The largest benefit is that auctions and classifieds can create a "community" of users who will return to your site (we do not push our "brand") more often to look for new content or post more ads.

5. Why are you better than the competition?

We know the market. We are the oldest web classifieds, and have one of the first affiliate programs. Our program is the most flexible, allowing webmasters to fully customize and co-brand the content of the page presented. The interface is simple for the users, who are always 2-3 clicks from content. Page layouts are simple and intuitive, so my father can understand what to do and he does not get bored waiting for the page to load with his 33.6 modem.

6. Why did you start this business or service?

The main classifieds service was started to make money on the Web. Yes, we saw the Internet as a great way to build a business way back then. The business model changed a few times, but we saw the power of the Web and kept at it until we found something that worked with our target market.

7. How long has the service been in existence?

The main site went live in October 1994 (on of the first 10,000 websites, and one of the first 1500 ".com" addresses), and has been serving classified ads to the Internet audience since. We went live with our first member in April 1996, three months before Amazon launched their Associates Program.

9. How do you market the service? Word of mouth? Newsletter (subscribers)? Affiliates? Ads?

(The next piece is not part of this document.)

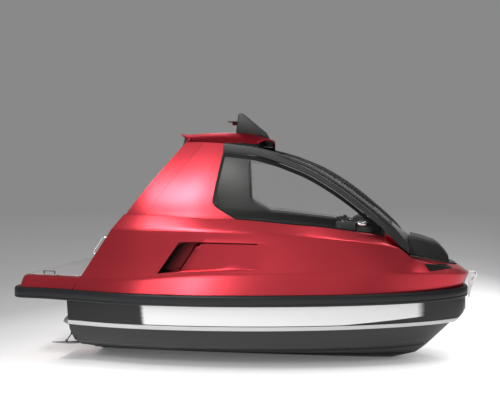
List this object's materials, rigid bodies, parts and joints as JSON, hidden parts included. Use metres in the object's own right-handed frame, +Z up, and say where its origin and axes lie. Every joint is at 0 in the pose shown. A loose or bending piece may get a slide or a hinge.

The largest source is users to our main (ep.com) and affiliated sites. Most members come from a link on our home page as well as on many of the co-branded pages we host. Word of mouth works great, but being listed in all the major affiliate directories makes the biggest difference. These listings are free, and work better than a Yahoo! type link since these are for our exact target market. Yahoo! does work great for bringing in general Internet users.

We tried a few banner ads, and spent thousands of dollars a month, but poor results after a while. Initially, we saw about a 10% conversion rate, which worked out to $1.20 per signup. Over time, the conversion rate dropped to the point where we were paying from $10-$20 per signup, and the quality of these new members was not great. The law of averages helps out, but dedicated personal solicitations by me to specific websites has brought in more high quality members than any other method. Since the other methods are free, cost per new member is great!

10. What does it cost?

Zero. In fact, we share back 20% of all ad revenue that comes from ads and display extras posted through your links.